Agências consideram "imoral" concessão capelas à Servilusa
A Associação Nacional de Empresas Lutuosas (ANEL) considerou hoje de "profunda imoralidade" a concessão de capelas da Igreja Católica à multinacional espanhola do sector funerário Servilusa, alegando que custo de funerais sofreu aumento de 500 por cento.
A ANEL manifestou-se hoje, em conferência de imprensa, "frontalmente contra a política desenvolvida pela Igreja Católica nos últimos anos, na cidade de Lisboa, de privatizar as capelas mortuárias, algumas em edifícios classificados como monumentos nacionais, entregando a sua gestão a uma multinacional espanhola (Servilusa) que as explora com despudorado intuito lucrativo".
O presidente da ANEL, Carlos Almeida, referiu que esse processo tem "a concordância dos respectivos párocos e do Patriarcado de Lisboa, em clara discordância com o princípio de caridade que devia presidir à prestação deste serviço".
"Em consequência deste `negócio` celebrado entre a Igreja Católica e a multinacional, o preço dos encargos relativos a um funeral tipo (despesas da Igreja e taxas de cemitério) subiu até mais de 500 por cento, em claro prejuízo das famílias, sobretudo das mais desfavorecidas economicamente", realçou Carlos Almeida.
Este "negócio" permitiu à Igreja, segundo o dirigente associativo, manter as receitas provenientes da ocupação das suas capelas mortuárias (60 euros por depósito de cadáver) e adicionalmente receber uma renda mensal fixa da empresa concessionária pelo aluguer das mesmas, transferindo para esta os encargos com a respectiva manutenção e conservação.
Numa das cinco capelas concessionadas em Lisboa, a Servilusa paga uma renda mensal de 3.500 euros "segundo consta", referiu o presidente da ANEL.
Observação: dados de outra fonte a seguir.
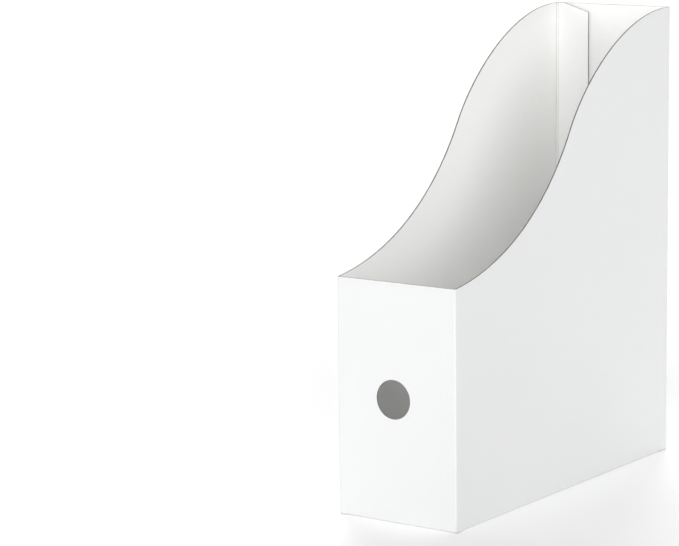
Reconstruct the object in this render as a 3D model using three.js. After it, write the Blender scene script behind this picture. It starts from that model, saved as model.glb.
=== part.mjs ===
// A magazine file holder folded from one die-cut sheet of white coated board and
// glued along one flap. Millimetres, +Z up, origin at the middle of the footprint.
// The low front panel faces -Y and the right side panel faces +X.
import * as THREE from 'three';

const WIDTH = 92;
const DEPTH = 275;
const HEIGHT = 318;
const FRONT_HEIGHT = 159;
const BOARD = 1.2;
// clearance between two pieces that meet at a fold
const SLIT = 0.3;

// The side panels' top edge is an S: a shallow rise from the front panel, a steep
// middle, and a level end at the back panel.
const S_MIDDLE = new THREE.Vector2(4, 245);
const S_MIDDLE_SLOPE = THREE.MathUtils.degToRad(58);
const S_FRONT_SLOPE = THREE.MathUtils.degToRad(7);
const S_FRONT_REACH = 62;
const S_LOWER_REACH = 54;
const S_UPPER_REACH = 38;
const S_BACK_REACH = 60;

const HOLE_RADIUS = 13;
const HOLE_HEIGHT = 82;
// each hole sits this far to the left of its panel's middle, seen from outside
const HOLE_SHIFT = 2.4;

const GLUE_FLAP_WIDTH = 26;
const GLUE_FLAP_SLANT = 6;
// the slant of its ends begins this far from the fold
const GLUE_FLAP_LEVEL = 6;
const GLUE_WIDTH = 14;
const GLUE_THICKNESS = 0.4;
const GLUE_GAP = 0.5;
const GLUE_END_MARGIN = 14;

// the sheet is cut away this high at its bottom corners
const RELIEF = 0.5;
// how far in from each corner the folds of the dust flaps begin, left and then right
const FRONT_TONGUES = [3.5, 2];
const BACK_TONGUES = [28, 3.5];

const DUST_FLAP_LENGTH = 45;
// the dust flaps slope up over the bottom panel, whose ends stop short of the walls
const DUST_FLAP_TILT = 11;
const DUST_FLAP_TAPER = 36;
const DUST_FLAP_BACK_TAPER = 12;
const DUST_FLAP_CORNER = 8;
const TAB_HEIGHT = 13;
const TAB_END_MARGIN = 16;
const TAB_CORNER = 8;
const TAB_CLEARANCE = 1;
const BOTTOM_INSET = 9.5;

const BOARD_COLOUR = 0xf4f4f2;
const FOLD_COLOUR = 0xe9e9e6;
const GLUE_COLOUR = 0xd9cfae;

const outerX = WIDTH / 2;
const outerY = DEPTH / 2;
const innerX = outerX - BOARD;
const innerY = outerY - BOARD;
// height at which a panel starts above the fold that joins it to the bottom
const aboveFold = BOARD + SLIT;
const glueFlapY = innerY - GLUE_GAP;
const glueFlapEdge = -innerX + GLUE_FLAP_WIDTH;
const tabOuterX = -innerX + TAB_CLEARANCE;
const tabInnerX = tabOuterX + BOARD;
const bottomEnd = outerY - BOTTOM_INSET;

// Sheets are drawn flat and then turned so that their thickness runs along one axis.
const X = new THREE.Vector3(1, 0, 0);
const Y = new THREE.Vector3(0, 1, 0);
const Z = new THREE.Vector3(0, 0, 1);
const FACING_UP = new THREE.Matrix4().makeBasis(X, Y, Z);
const FACING_RIGHT = new THREE.Matrix4().makeBasis(Y, Z, X);
const FACING_FRONT = new THREE.Matrix4().makeBasis(X, Z, Y.clone().negate());

const holder = new THREE.Group();
holder.name = 'magazine_file_holder';

function addPiece(name, outline, facing, from, thickness, colour = BOARD_COLOUR) {
  const geometry = new THREE.ExtrudeGeometry(outline, {
    depth: thickness,
    bevelEnabled: false,
    curveSegments: 28,
  });
  geometry.translate(0, 0, from);
  geometry.applyMatrix4(facing);
  const material = new THREE.MeshStandardMaterial({ color: colour, roughness: 0.6 });
  const piece = new THREE.Mesh(geometry, material);
  piece.name = name;
  holder.add(piece);
}

// A closed outline through the given corners, each [x, y] or [x, y, rounding].
function outlineThrough(corners) {
  const outline = new THREE.Shape();
  corners.forEach(([x, y, rounding = 0], index) => {
    const corner = new THREE.Vector2(x, y);
    if (rounding === 0) {
      if (index === 0) outline.moveTo(x, y);
      else outline.lineTo(x, y);
      return;
    }
    const before = new THREE.Vector2(...corners.at(index - 1).slice(0, 2));
    const after = new THREE.Vector2(...corners[(index + 1) % corners.length].slice(0, 2));
    const start = corner.clone().add(before.sub(corner).setLength(rounding));
    const end = corner.clone().add(after.sub(corner).setLength(rounding));
    outline.lineTo(start.x, start.y);
    outline.quadraticCurveTo(x, y, end.x, end.y);
  });
  outline.closePath();
  return outline;
}

// A panel's bottom edge: relieved at both ends, and raised where a fold takes its place.
function bottomEdge(start, end, foldStart, foldEnd) {
  return [
    [start, RELIEF],
    [foldStart - SLIT, 0],
    [foldStart - SLIT, aboveFold],
    [foldEnd + SLIT, aboveFold],
    [foldEnd + SLIT, 0],
    [end, RELIEF],
  ];
}

function cutFingerHole(outline, x) {
  const hole = new THREE.Path();
  hole.absarc(x, HOLE_HEIGHT, HOLE_RADIUS, 0, 2 * Math.PI, true);
  outline.holes.push(hole);
}

function sidePanelOutline(front, back, edge) {
  const lower = new THREE.Vector2(S_LOWER_REACH, 0).rotateAround(new THREE.Vector2(), S_MIDDLE_SLOPE);
  const upper = new THREE.Vector2(S_UPPER_REACH, 0).rotateAround(new THREE.Vector2(), S_MIDDLE_SLOPE);
  const rise = S_FRONT_REACH * Math.tan(S_FRONT_SLOPE);
  const outline = new THREE.Shape(edge.map(([y, z]) => new THREE.Vector2(y, z)));
  outline.lineTo(back, HEIGHT);
  outline.bezierCurveTo(
    back - S_BACK_REACH, HEIGHT,
    S_MIDDLE.x + upper.x, S_MIDDLE.y + upper.y,
    S_MIDDLE.x, S_MIDDLE.y,
  );
  outline.bezierCurveTo(
    S_MIDDLE.x - lower.x, S_MIDDLE.y - lower.y,
    front + S_FRONT_REACH, FRONT_HEIGHT + rise,
    front, FRONT_HEIGHT,
  );
  outline.closePath();
  return outline;
}

// A fold is a round-backed strip about the inside corner of the two pieces it joins,
// from one angle to the other in degrees.
function addFold(name, facing, inside, startAngle, endAngle, from, length) {
  const [start, end] = [startAngle, endAngle].map(THREE.MathUtils.degToRad);
  const outline = new THREE.Shape();
  outline.absarc(inside[0], inside[1], BOARD, start, end, false);
  outline.lineTo(inside[0], inside[1]);
  outline.closePath();
  addPiece(name, outline, facing, from, length, FOLD_COLOUR);
}

// walls
const panelEnd = innerX - SLIT;
const frontFold = [-innerX + FRONT_TONGUES[0], innerX - FRONT_TONGUES[1]];
const frontPanel = outlineThrough([
  ...bottomEdge(-panelEnd, panelEnd, ...frontFold),
  [panelEnd, FRONT_HEIGHT],
  [-panelEnd, FRONT_HEIGHT],
]);
cutFingerHole(frontPanel, -HOLE_SHIFT);
addPiece('front_panel', frontPanel, FACING_FRONT, innerY, BOARD);

// the back panel covers the glued corner, and shows its raw edge there
const backLeft = -outerX + SLIT;
const backFold = [-innerX + BACK_TONGUES[0], innerX - BACK_TONGUES[1]];
const backPanel = outlineThrough([
  [backLeft, RELIEF],
  [backLeft + BOARD, 0],
  ...bottomEdge(backLeft, panelEnd, ...backFold).slice(1),
  [panelEnd, HEIGHT],
  [backLeft, HEIGHT],
]);
cutFingerHole(backPanel, HOLE_SHIFT);
addPiece('back_panel', backPanel, FACING_FRONT, -outerY, BOARD);

const sideEnd = innerY - SLIT;
const rightEdge = bottomEdge(-sideEnd, sideEnd, -bottomEnd, bottomEnd);
const rightSide = sidePanelOutline(-sideEnd, sideEnd, rightEdge);
addPiece('right_side_panel', rightSide, FACING_RIGHT, innerX, BOARD);

const leftEnd = glueFlapY - BOARD - SLIT;
const leftEdge = [[-sideEnd, RELIEF], [leftEnd, RELIEF]];
const leftSide = sidePanelOutline(-sideEnd, leftEnd, leftEdge);
addPiece('left_side_panel', leftSide, FACING_RIGHT, -outerX, BOARD);

// the glue flap lies against the back panel's inner face, held by a strip of glue
const glueFlap = outlineThrough([
  [-innerX + SLIT, aboveFold],
  [-innerX + GLUE_FLAP_LEVEL, aboveFold],
  [glueFlapEdge, aboveFold + GLUE_FLAP_SLANT, BOARD],
  [glueFlapEdge, HEIGHT - GLUE_FLAP_SLANT, BOARD],
  [-innerX + GLUE_FLAP_LEVEL, HEIGHT],
  [-innerX + SLIT, HEIGHT],
]);
addPiece('glue_flap', glueFlap, FACING_FRONT, -glueFlapY, BOARD);

const glueMiddle = -innerX + GLUE_FLAP_WIDTH / 2;
const glueLine = outlineThrough([
  [glueMiddle - GLUE_WIDTH / 2, aboveFold + GLUE_END_MARGIN],
  [glueMiddle + GLUE_WIDTH / 2, aboveFold + GLUE_END_MARGIN],
  [glueMiddle + GLUE_WIDTH / 2, HEIGHT - GLUE_END_MARGIN],
  [glueMiddle - GLUE_WIDTH / 2, HEIGHT - GLUE_END_MARGIN],
]);
const glueStart = -innerY + (GLUE_GAP - GLUE_THICKNESS) / 2;
addPiece('glue_line', glueLine, FACING_FRONT, glueStart, GLUE_THICKNESS, GLUE_COLOUR);

// bottom: a full panel hinged on the right side, and a tab tucked up inside the left side
const bottomPanel = outlineThrough([
  [tabInnerX + SLIT, -bottomEnd],
  [innerX - SLIT, -bottomEnd],
  [innerX - SLIT, bottomEnd],
  [tabInnerX + SLIT, bottomEnd],
]);
addPiece('bottom_panel', bottomPanel, FACING_UP, 0, BOARD);

const tabEnd = innerY - TAB_END_MARGIN;
const tuckTab = outlineThrough([
  [-tabEnd, aboveFold],
  [tabEnd, aboveFold],
  [tabEnd, aboveFold + TAB_HEIGHT, TAB_CORNER],
  [-tabEnd, aboveFold + TAB_HEIGHT, TAB_CORNER],
]);
addPiece('tuck_tab', tuckTab, FACING_RIGHT, tabOuterX, BOARD);

// dust flaps, each cut back on the side where its neighbouring wall folds in
const tilt = THREE.MathUtils.degToRad(DUST_FLAP_TILT);
const frontFlapPlace = new THREE.Matrix4().makeRotationX(tilt).setPosition(0, -innerY, BOARD);
const backFlapPlace = new THREE.Matrix4().makeRotationX(-tilt).setPosition(0, innerY, BOARD);
const frontFlapLeft = tabInnerX + 2 * BOARD;
const frontDustFlap = outlineThrough([
  [frontFlapLeft, SLIT],
  [frontFold[1], SLIT],
  [frontFold[1] - DUST_FLAP_TAPER, DUST_FLAP_LENGTH, DUST_FLAP_CORNER],
  [frontFlapLeft, DUST_FLAP_LENGTH, DUST_FLAP_CORNER],
]);
addPiece('front_dust_flap', frontDustFlap, frontFlapPlace, -BOARD, BOARD);

const backDustFlap = outlineThrough([
  [backFold[1], -SLIT],
  [backFold[0], -SLIT],
  [backFold[0] + DUST_FLAP_BACK_TAPER, -DUST_FLAP_LENGTH, DUST_FLAP_CORNER],
  [backFold[1], -DUST_FLAP_LENGTH, DUST_FLAP_CORNER],
]);
addPiece('back_dust_flap', backDustFlap, backFlapPlace, -BOARD, BOARD);

// upright folds between the walls
const lowFold = FRONT_HEIGHT - RELIEF;
const tallFold = HEIGHT - RELIEF;
addFold('fold_front_left', FACING_UP, [-innerX, -innerY], 180, 270, RELIEF, lowFold);
addFold('fold_front_right', FACING_UP, [innerX, -innerY], 270, 360, RELIEF, lowFold);
addFold('fold_back_right', FACING_UP, [innerX, innerY], 0, 90, RELIEF, tallFold);
addFold('fold_back_left', FACING_UP, [-innerX, glueFlapY - BOARD], 90, 180, RELIEF, tallFold);

// folds along the bottom edges
const flapFoldEnd = 270 + DUST_FLAP_TILT;
const flapFoldStart = 270 - DUST_FLAP_TILT;
const frontFoldLength = frontFold[1] - frontFold[0];
const backFoldLength = backFold[1] - backFold[0];
addFold('fold_front_dust', FACING_RIGHT, [-innerY, BOARD], 180, flapFoldEnd, frontFold[0], frontFoldLength);
addFold('fold_back_dust', FACING_RIGHT, [innerY, BOARD], flapFoldStart, 360, backFold[0], backFoldLength);
addFold('fold_bottom', FACING_FRONT, [innerX, BOARD], 270, 360, -bottomEnd, 2 * bottomEnd);
addFold('fold_tuck_tab', FACING_FRONT, [tabInnerX, BOARD], 180, 270, -tabEnd, 2 * tabEnd);

export default holder;
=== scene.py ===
"""A magazine file holder folded from one die-cut sheet of white coated board.

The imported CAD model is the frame. Every sheet of it is shown by a finer copy with
rounded cut edges and a grey core, and the front and the sides bow a little. Every fold
is shown by a strip of board that bends with the two panels it joins. The loop of walls
is opened at the back left, so the strip there is in two halves, one on each side.
"""
import math
from collections import namedtuple

import bmesh
import bpy
from mathutils import Euler, Matrix, Quaternion, Vector


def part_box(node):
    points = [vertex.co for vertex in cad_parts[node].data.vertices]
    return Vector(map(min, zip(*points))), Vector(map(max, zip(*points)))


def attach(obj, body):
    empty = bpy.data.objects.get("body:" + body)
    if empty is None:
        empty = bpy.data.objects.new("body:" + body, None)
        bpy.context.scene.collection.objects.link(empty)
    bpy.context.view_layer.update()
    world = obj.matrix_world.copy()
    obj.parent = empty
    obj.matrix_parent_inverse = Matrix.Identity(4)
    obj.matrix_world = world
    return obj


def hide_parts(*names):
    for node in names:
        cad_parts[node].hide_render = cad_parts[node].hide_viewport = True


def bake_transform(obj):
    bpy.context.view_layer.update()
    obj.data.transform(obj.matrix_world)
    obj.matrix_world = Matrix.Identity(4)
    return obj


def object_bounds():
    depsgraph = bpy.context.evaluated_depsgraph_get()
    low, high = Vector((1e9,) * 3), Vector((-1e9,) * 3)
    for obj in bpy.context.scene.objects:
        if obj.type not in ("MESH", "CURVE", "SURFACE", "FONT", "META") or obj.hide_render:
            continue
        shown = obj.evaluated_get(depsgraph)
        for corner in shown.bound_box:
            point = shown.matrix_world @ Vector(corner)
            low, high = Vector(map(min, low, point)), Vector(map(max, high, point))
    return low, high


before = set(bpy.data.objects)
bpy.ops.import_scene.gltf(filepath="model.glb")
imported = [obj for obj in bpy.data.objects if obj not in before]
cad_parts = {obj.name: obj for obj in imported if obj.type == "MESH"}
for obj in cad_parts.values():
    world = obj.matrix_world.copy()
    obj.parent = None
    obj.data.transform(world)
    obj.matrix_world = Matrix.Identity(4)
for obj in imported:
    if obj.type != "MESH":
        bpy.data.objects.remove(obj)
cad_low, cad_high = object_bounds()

MM = 0.001

# sheets
EDGE_ROUNDING = 0.24 * MM
ROUNDING_STEPS = 3
# the skins wrap over a rounded edge until it has turned this far, as a cosine
SKIN_WRAP = 0.5
# a face belongs to a sheet's broad side if it looks this nearly the same way, as a cosine
BROAD = 0.99
# width of the band along a cut edge in which its scuffs fade out
SCUFF_BAND = 0.4 * MM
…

"Estas vantagens evidentes para a Igreja têm como contrapartida o exponencial aumento dos custos para o utilizador, na medida em que a sociedade concessionária naturalmente faz repercutir os encargos adicionais criados pelo protocolo, bem como a sua margem de lucro e encargos de exploração no preço final do serviço", afirmou também Carlos Almeida.
A ANEL diz que não está contra a melhoria das condições de acolhimento e conforto nas capelas mortuárias da Igreja, mas entende que existem "outras formas muito menos lesivas para o utilizador" de o conseguir.
O número de óbitos por ano em Portugal é de 109 mil aproximadamente e o valor actual da taxa de depósito de cadáver (nos centros urbanos) é de 60 euros.
"Considerando que a maioria da população portuguesa é católica, a receita média anual da Igreja, neste âmbito, está estimada em mais de cinco milhões de euros", referiu Carlos Almeida.
"Estas receitas já deveriam ser suficientes para permitir à Igreja a manutenção e conservação das capelas mortuárias em condições de conforto e segurança", frisou.
No entanto, como algumas capelas mortuárias "já chegaram a um estado de degradação que obriga a intervenções urgentes", a ANEL já propôs ao Patriarcado de Lisboa um aumento de 40 por cento na taxa de depósito de cadáver, para financiar as obras de melhoramento dos espaços.
Isso permitiria dotar as capelas mortuárias de "condições de conforto equivalentes às proporcionadas pela multinacional espanhola de forma muito menos onerosa e mais equitativa para os utilizadores", segundo a ANEL.
Porém, as propostas da ANEL não foram atendidas pelo Patriarcado de Lisboa, "sob a promessa de que não era sua política a via económica de gestão das capelas mortuárias", segundo Carlos Almeida.
No entanto, e "apesar de garantias em contrário" dadas pelo Patriarcado de Lisboa à ANEL, "a `tentação` da Igreja pela via económica, em detrimento da caridade, permitiu nos últimos dois anos que seis centros funerários situados em templos da cidade de Lisboa passassem para a gestão, com intuito lucrativo, de uma multinacional estrangeira", lamentou Carlos Almeida.
O dirigente associativo adiantou que está "em preparação a concessão de outros" centros funerários, o que leva a ANEL "a pensar se dentro de pouco tempo ainda existirão capelas mortuárias na capital não concessionadas a empresas comerciais".
"Há uma profunda imoralidade neste negócio, que afecta todos os utilizadores em geral e as agências funerárias portuguesas em particular", sublinhou Carlos Almeida, que deu conta de um "sentimento de revolta latente" nos profissionais do sector funerário, que ponderam a hipótese de realizar uma marcha de protesto com viaturas funerárias até ao Patriarcado de Lisboa.
Entretanto, a ANEL pediu hoje à Autoridade de Segurança Alimentar e Económica que se pronuncie pela legalidade, ou não, de uma multinacional funerária poder gerir espaços mortuários da Igreja Católica.